A Simple Way to Judge a Gary Rehab
If you want a practical rule of thumb, judge the property in this order: documentation, systems, neighborhood fit, then finishes. A renovated home in Gary is strongest when the permit trail is clean, the contractor was properly licensed, the intended use is legal, the older-home disclosures are handled correctly, and the finish level matches the block.
That kind of discipline can help you avoid paying top dollar for a renovation that only looks good for the first walkthrough. If you want local guidance on renovated homes, off-market opportunities, or investment properties across Gary and Lake County, connect with Favela Homes for practical, hands-on help from a team that knows this market.
FAQs
What should you inspect first in a renovated Gary home?
- Start with the roof, gutters, windows, foundation, HVAC, electrical, plumbing, and signs of water intrusion before focusing on cosmetic updates.

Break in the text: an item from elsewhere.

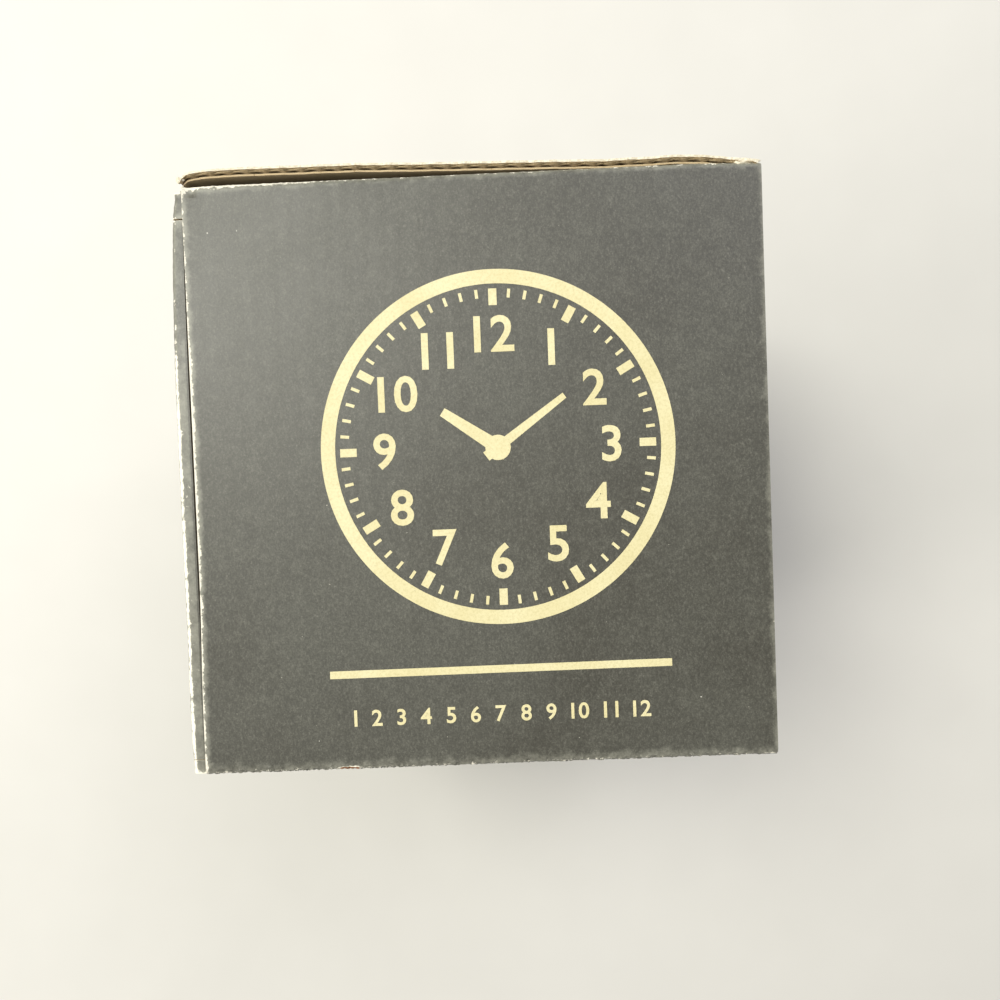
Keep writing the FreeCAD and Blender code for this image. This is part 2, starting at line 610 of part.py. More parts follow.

Why do permits matter when buying a renovated home in Gary?
- Gary requires permits for many types of construction, alteration, electrical, and plumbing work, so permit and inspection records help you verify code compliance and reduce the risk of hidden issues.
How should you value a renovated home in Gary as an investor?
- Base your numbers on nearby comparable sales and the immediate submarket because neighborhood pricing in Gary varies widely and citywide averages can be misleading.
What should investors know about Gary rental registration?
- If the property will be used as a rental, Gary requires registration and inspection through its residential rental program, with annual renewal and penalties for noncompliance.
What should you ask about older renovated homes in Gary?
- If the home was built before 1978, ask whether lead-based paint disclosures were completed and whether any renovation work followed lead-safe requirements.
Where can you verify property records before buying in Gary?
- You can review parcel details, GIS data, and property tax records through Lake County’s official property record resources before closing.